__Task goal__. Return only the lines between the line holding "outer_horse_5();" and the line holding "from mathutils import Matrix, Vector", the two boundary lines included, exactly as they appear.

__Provided data__.
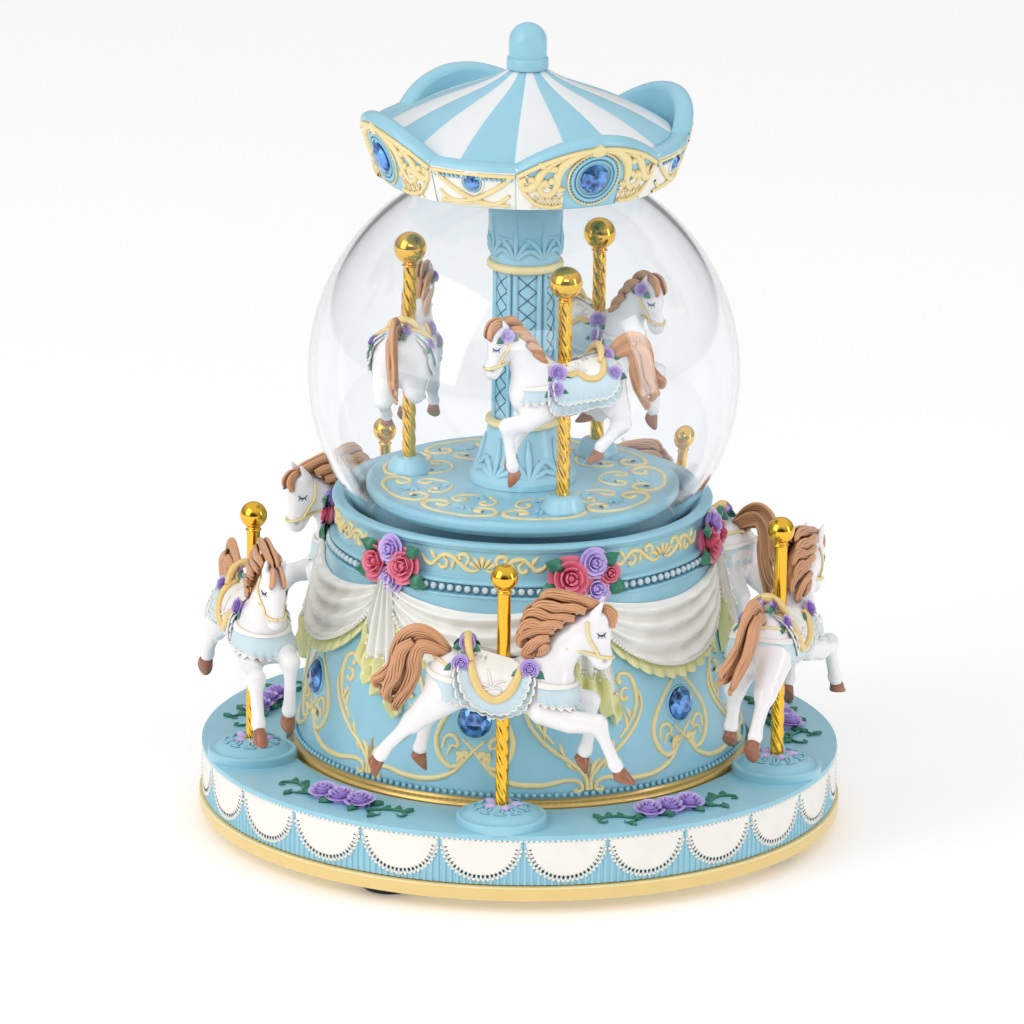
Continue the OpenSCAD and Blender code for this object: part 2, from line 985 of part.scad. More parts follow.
module comb_screws()
{
    color(steel_grey)
        each_comb_screw() {
            difference() {
                translate([0, 0, axis_z + 0.5]) cylinder(r = 2.3, h = 1.5, $fn = 48);
                translate([-3, -0.3, axis_z + 1.3]) cube([6, 0.6, 1]);
            }
            bore(1.2, 37, axis_z + 0.5);
        }
}

// Plate over the movement with two pillars and the cylinder's hanging bearings
module movement_bridge()
{
    color(brass)
        difference() {
            union() {
                translate([-20, -7, bridge_z]) cube([62, 14, 2]);
                translate([8.8, -3, axis_z - 2.5]) cube([2.2, 6, bridge_z - axis_z + 2.5]);
                translate([36.9, -3, axis_z - 2.5]) cube([1.5, 6, bridge_z - axis_z + 2.5]);
                translate([-17.5, 0, bed_top]) cylinder(r = 2.2, h = bridge_z - bed_top);
                translate([40.2, 0, bed_top]) cylinder(r = 1.6, h = bridge_z - bed_top);
            }
            bore(shaft_r + run, bridge_z - 1, bridge_z + 3);
            translate([0, 0, axis_z]) along_x() bore(1 + run, 8, 39);
        }
}

module governor_bracket()
{
    color(brass)
        difference() {
            union() {
                for (x = [26, 32.5])
                    translate([x, train_y - 3, bed_top]) cube([1.5, 10, axis_z + 3 - bed_top]);
                for (z = [35.6, 48])
                    translate([26, worm_y - 2, z]) cube([8, 4, 1.5]);
                for (x = [26, 32.5])
                    translate([x, worm_y - 2, axis_z + 3]) cube([1.5, 3.7, 48 - axis_z - 3]);
                translate([27.5, train_y - 3, bed_top]) cube([5, 10, 2]);
            }
            translate([0, train_y, axis_z]) along_x() bore(0.8 + run, 25, 35);
            translate([worm_x, worm_y, 0]) bore(0.6 + run, 35, 51);
        }
}

// Arbor with the train pinion and the worm wheel
module governor_wheel()
{
    teeth = 20;
    color(brass)
        translate([0, train_y, axis_z])
            along_x() {
                bore(0.8, 25.6, 36.6);
                translate([0, 0, 35.2])
                    rotate([0, 0, 180 / train_pinion])
                        gear(train_pinion, train_module, 1.2, 0.1);
                translate([0, 0, worm_x - 0.6])
                    linear_extrude(1.2)
                        polygon([
                            for (i = [0 : 2 * teeth - 1])
                                let (radius = i % 2 == 0 ? worm_wheel_r : worm_wheel_r - 0.45)
                                [radius * cos(180 * i / teeth), radius * sin(180 * i / teeth)]
                        ]);
            }
}

// Worm spindle with the two-bladed air brake
module governor_fly()
{
    color(steel_grey)
        translate([worm_x, worm_y, 0]) {
            bore(0.6, 35.4, 57);
            bore(worm_r - 0.4, 38, 47.6);
            for (i = [0 : 9])
                bore(worm_r, 38.4 + 0.9 * i, 38.8 + 0.9 * i);
            translate([-4.5, -0.25, 50.5]) cube([9, 0.5, 6]);
        }
}

// ---------------------------------------------------------------- assembly

base_plate();
rubber_feet();
base_screws();
glide_ring();
support_posts();
bedplate();
turret_foot_ring();
turret_shell();
turret_scrollwork();
turret_gems();
turret_drapes();
crown_ring();
crown_scrolls();
rose_clusters();
globe_seat();
globe_gasket();
glass_globe();
canopy_ceiling();
canopy_large_panels();
canopy_small_panels();
canopy_roof();
canopy_gems();
canopy_finial();
comb_block();
music_comb();
comb_screws();
movement_bridge();
governor_bracket();
winding_click();
turntable();
ring_gear();
ring_gear_screws();
lace_trim();
deck_roses();
outer_pedestals();
outer_poles();
outer_horse_1();
outer_horse_2();
outer_horse_3();
outer_horse_4();
outer_horse_5();
idler_gear();
winding_key();
winding_arbor();
ratchet_wheel();
sun_gear();
spring_barrel();
barrel_cover();
mainspring();
drive_shaft();
inner_platform();
column();
inner_poles();
inner_horse_1();
inner_horse_2();
inner_horse_3();
music_cylinder();
governor_wheel();
governor_fly();
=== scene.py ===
"""Looks of the wind-up carousel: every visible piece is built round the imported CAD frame.

Helpers work in millimetres; build() turns them into metres. Angles start at the front (-Y)
and grow towards +X. A flat pattern is drawn in (s, h): s along the surface, h across it.
"""
import math
import json

import bpy
import numpy as np
from mathutils import Matrix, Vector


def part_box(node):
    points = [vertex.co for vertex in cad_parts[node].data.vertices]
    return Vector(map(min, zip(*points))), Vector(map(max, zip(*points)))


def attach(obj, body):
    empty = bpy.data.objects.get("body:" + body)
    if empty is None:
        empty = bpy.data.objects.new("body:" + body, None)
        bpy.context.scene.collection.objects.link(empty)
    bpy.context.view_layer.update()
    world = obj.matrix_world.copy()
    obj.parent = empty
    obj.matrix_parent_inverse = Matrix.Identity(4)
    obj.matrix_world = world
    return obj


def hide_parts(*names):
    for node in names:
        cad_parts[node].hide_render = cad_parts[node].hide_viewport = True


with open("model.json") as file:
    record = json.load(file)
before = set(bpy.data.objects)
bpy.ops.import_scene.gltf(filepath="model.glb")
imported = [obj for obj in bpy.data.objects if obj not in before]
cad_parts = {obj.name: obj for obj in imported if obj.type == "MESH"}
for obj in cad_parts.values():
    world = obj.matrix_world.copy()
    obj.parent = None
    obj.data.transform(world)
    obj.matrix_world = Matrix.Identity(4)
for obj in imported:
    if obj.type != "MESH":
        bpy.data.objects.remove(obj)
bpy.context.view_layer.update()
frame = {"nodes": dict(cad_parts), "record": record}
MM = 0.001


def low(part, axis=2):
    """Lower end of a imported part, in millimetres."""
    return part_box(part)[0][axis] / MM


def high(part, axis=2):
    """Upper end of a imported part, in millimetres."""
    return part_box(part)[1][axis] / MM


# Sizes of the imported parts, in millimetres; a plain number is a size that no box shows
PLATE_R, PLATE_LOW = high("base_plate", 0), low("base_plate")
PLATE_TOP = 6.55
TABLE_R, DECK_Z = high("turntable", 0), high("turntable")
WALL_R = TABLE_R - 0.55
DECK_HOLE_R = 54.5
FOOT_R, FOOT_LOW = high("turret_foot_ring", 0), low("turret_foot_ring")
WALL_LOW_R, WALL_TOP_R = high("turret_shell", 0), 45.3
WALL_LOW_Z, WALL_TOP_Z = low("turret_shell"), high("turret_shell")
WALL_SLOPE = (WALL_LOW_R - WALL_TOP_R) / (WALL_TOP_Z - WALL_LOW_Z)
CROWN_Z, CROWN_R, CROWN_IN_R = high("crown_ring"), 44.2, 39.5
GLOBE_R = high("glass_globe", 0)
GLOBE_Z = high("glass_globe") - GLOBE_R
GLASS_T, MOUTH_Z, NECK_Z = 1.5, 76.5, low("glass_globe")
PLATFORM_R, PLATFORM_LOW, PLATFORM_TOP = high("inner_platform", 0), low("inner_platform"), 82.0
COLUMN_LOW, COLUMN_TOP = low("column"), high("column")
CANOPY_LOW = low("canopy_small_panels")
SMALL_TOP, LARGE_TOP = high("canopy_small_panels"), high("canopy_large_panels")
CANOPY_R, CANOPY_LEAN, PANEL_T = 34.0, 0.32, 3.8
ROOF_LOW_R, ROOF_LOW_Z, COLLAR_Z = high("canopy_roof", 0), 165.5, low("canopy_finial")
TOP_Z = high("canopy_finial")
POLE_RING, POLE_R, BALL_R, POLE_TOP = 64.0, 1.55, 3.15, high("outer_poles")
INNER_RING, INNER_POLE_R, INNER_BALL_R, INNER_TOP = 27.0, 1.6, 3.8, high("inner_poles")
FIRST_HORSE, HORSE_STEP = -3.5, 72
FIRST_INNER, INNER_STEP = 20, 120
FIRST_CLUSTER, CLUSTER_STEP = -42, 60
FIRST_LARGE = 25
HORSE_FLOOR, INNER_FLOOR, INNER_SCALE = 30.0, 90.0, 0.85
SHAFT_R, SHAFT_TOP, COLLAR_TOP = 6.7, 132.8, 182.8

# Where the relief sits, and the radii at which its patterns are measured
GEM_Z, LARGE_GEM_Z, SMALL_GEM_Z = 38.0, 162.4, 161.4
WALL_PATTERN_R, CANOPY_PATTERN_R, PLATFORM_PATTERN_R = 49.0, 37.0, 26.0
SWAG_REACH, SWAG_TOP, HEM_TOP, HEM_SAG = 24.0, 65.8, 61.0, 13.2
TAIL_TOP, TAIL_FALL, HEM_SCALLOPS = 67.0, 26.0, 13

# ---------------------------------------------------------------- materials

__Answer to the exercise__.
outer_horse_5();
idler_gear();
winding_key();
winding_arbor();
ratchet_wheel();
sun_gear();
spring_barrel();
barrel_cover();
mainspring();
drive_shaft();
inner_platform();
column();
inner_poles();
inner_horse_1();
inner_horse_2();
inner_horse_3();
music_cylinder();
governor_wheel();
governor_fly();
=== scene.py ===
"""Looks of the wind-up carousel: every visible piece is built round the imported CAD frame.

Helpers work in millimetres; build() turns them into metres. Angles start at the front (-Y)
and grow towards +X. A flat pattern is drawn in (s, h): s along the surface, h across it.
"""
import math
import json

import bpy
import numpy as np
from mathutils import Matrix, Vector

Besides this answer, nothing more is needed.